§ Short problem
Would you print the material exactly, starting at its first line and ending at the line holding "# Driving sizes, one row of the sheet each"?
begin
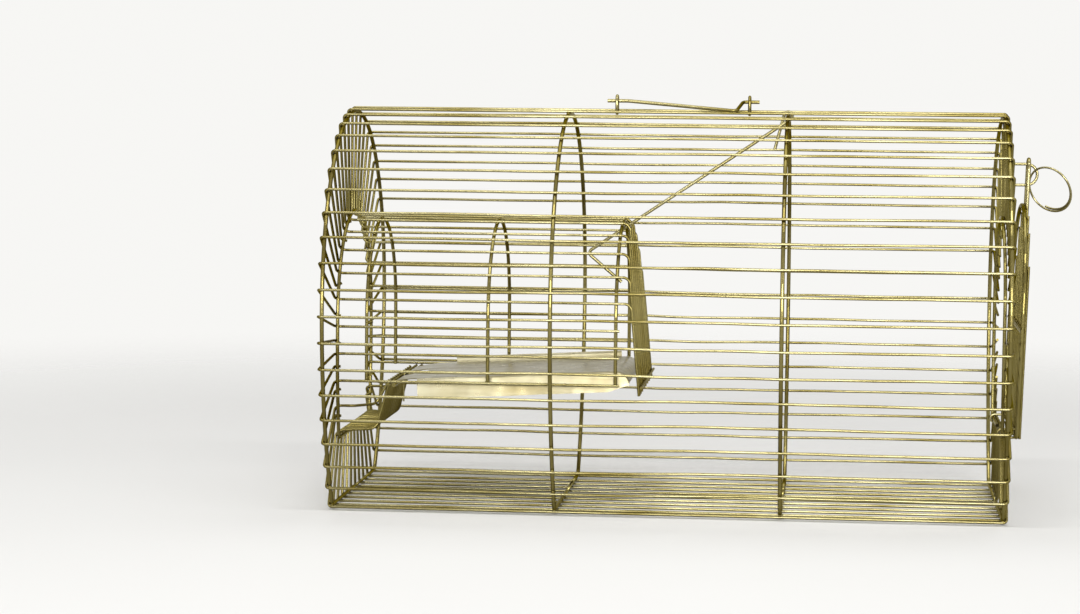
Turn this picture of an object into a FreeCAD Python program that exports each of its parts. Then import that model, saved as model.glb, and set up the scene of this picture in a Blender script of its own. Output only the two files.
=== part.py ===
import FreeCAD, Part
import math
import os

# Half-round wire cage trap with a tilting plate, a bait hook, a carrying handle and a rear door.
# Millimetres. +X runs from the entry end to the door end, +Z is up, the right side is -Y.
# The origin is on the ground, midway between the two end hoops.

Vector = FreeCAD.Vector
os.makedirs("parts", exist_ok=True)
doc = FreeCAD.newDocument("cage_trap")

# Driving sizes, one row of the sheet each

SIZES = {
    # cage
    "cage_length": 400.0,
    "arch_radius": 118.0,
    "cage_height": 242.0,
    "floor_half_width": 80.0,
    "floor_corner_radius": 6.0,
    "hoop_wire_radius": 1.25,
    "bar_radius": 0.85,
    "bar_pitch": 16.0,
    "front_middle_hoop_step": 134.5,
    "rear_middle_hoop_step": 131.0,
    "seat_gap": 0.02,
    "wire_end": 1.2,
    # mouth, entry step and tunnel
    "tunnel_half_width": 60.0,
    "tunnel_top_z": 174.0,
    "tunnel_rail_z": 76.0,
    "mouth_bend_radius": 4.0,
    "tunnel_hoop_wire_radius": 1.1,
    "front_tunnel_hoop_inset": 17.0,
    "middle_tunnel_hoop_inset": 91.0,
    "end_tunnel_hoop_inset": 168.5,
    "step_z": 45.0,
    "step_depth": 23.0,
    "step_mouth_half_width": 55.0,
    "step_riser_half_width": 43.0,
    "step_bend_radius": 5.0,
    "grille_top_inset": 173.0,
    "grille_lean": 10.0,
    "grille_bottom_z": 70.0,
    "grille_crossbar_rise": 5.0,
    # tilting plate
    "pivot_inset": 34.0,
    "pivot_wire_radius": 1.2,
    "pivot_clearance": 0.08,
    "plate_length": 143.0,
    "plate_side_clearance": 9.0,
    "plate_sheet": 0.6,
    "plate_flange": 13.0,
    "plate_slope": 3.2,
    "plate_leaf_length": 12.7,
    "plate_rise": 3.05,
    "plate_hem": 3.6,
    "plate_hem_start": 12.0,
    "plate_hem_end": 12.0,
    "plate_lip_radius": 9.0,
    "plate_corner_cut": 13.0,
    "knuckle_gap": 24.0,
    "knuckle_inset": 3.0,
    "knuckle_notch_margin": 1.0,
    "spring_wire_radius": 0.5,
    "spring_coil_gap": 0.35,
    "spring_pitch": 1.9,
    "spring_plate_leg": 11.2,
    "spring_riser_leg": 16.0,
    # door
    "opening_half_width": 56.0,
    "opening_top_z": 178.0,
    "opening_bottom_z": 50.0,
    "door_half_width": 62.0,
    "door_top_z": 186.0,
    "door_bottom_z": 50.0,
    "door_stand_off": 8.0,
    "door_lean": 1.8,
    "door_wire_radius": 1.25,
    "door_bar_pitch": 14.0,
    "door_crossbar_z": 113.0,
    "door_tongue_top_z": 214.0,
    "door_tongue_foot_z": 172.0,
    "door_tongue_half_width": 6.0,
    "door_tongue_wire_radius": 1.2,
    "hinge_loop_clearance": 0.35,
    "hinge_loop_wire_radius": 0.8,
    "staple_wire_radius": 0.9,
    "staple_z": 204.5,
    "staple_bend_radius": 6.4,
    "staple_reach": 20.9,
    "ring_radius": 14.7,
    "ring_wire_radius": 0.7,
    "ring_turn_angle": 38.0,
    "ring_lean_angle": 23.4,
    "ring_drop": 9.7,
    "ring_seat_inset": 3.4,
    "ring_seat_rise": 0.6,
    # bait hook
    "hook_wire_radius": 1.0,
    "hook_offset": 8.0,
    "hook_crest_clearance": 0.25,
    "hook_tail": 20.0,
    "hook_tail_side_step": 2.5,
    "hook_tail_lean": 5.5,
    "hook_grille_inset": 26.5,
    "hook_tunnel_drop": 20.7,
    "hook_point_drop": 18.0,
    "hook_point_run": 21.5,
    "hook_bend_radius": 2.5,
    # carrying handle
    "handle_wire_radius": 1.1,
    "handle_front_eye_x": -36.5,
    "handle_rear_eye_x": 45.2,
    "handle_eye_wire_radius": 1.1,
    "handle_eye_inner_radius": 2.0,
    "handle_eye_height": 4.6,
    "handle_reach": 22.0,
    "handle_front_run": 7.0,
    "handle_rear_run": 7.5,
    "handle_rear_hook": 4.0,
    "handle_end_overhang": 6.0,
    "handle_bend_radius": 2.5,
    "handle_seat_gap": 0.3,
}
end
§ Completed task
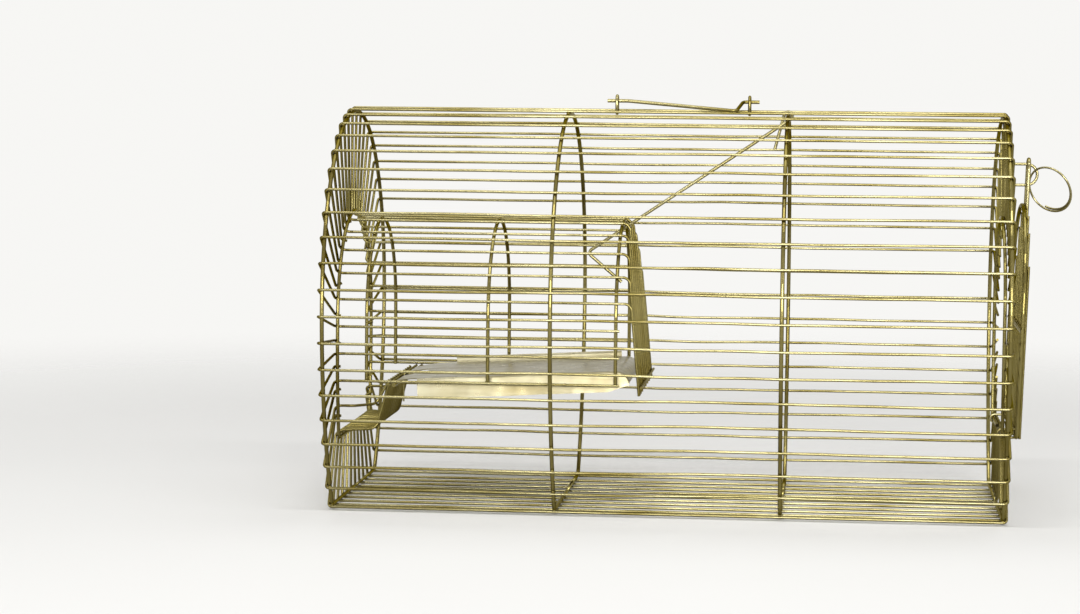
Turn this picture of an object into a FreeCAD Python program that exports each of its parts. Then import that model, saved as model.glb, and set up the scene of this picture in a Blender script of its own. Output only the two files.
=== part.py ===
import FreeCAD, Part
import math
import os

# Half-round wire cage trap with a tilting plate, a bait hook, a carrying handle and a rear door.
# Millimetres. +X runs from the entry end to the door end, +Z is up, the right side is -Y.
# The origin is on the ground, midway between the two end hoops.

Vector = FreeCAD.Vector
os.makedirs("parts", exist_ok=True)
doc = FreeCAD.newDocument("cage_trap")

# Driving sizes, one row of the sheet each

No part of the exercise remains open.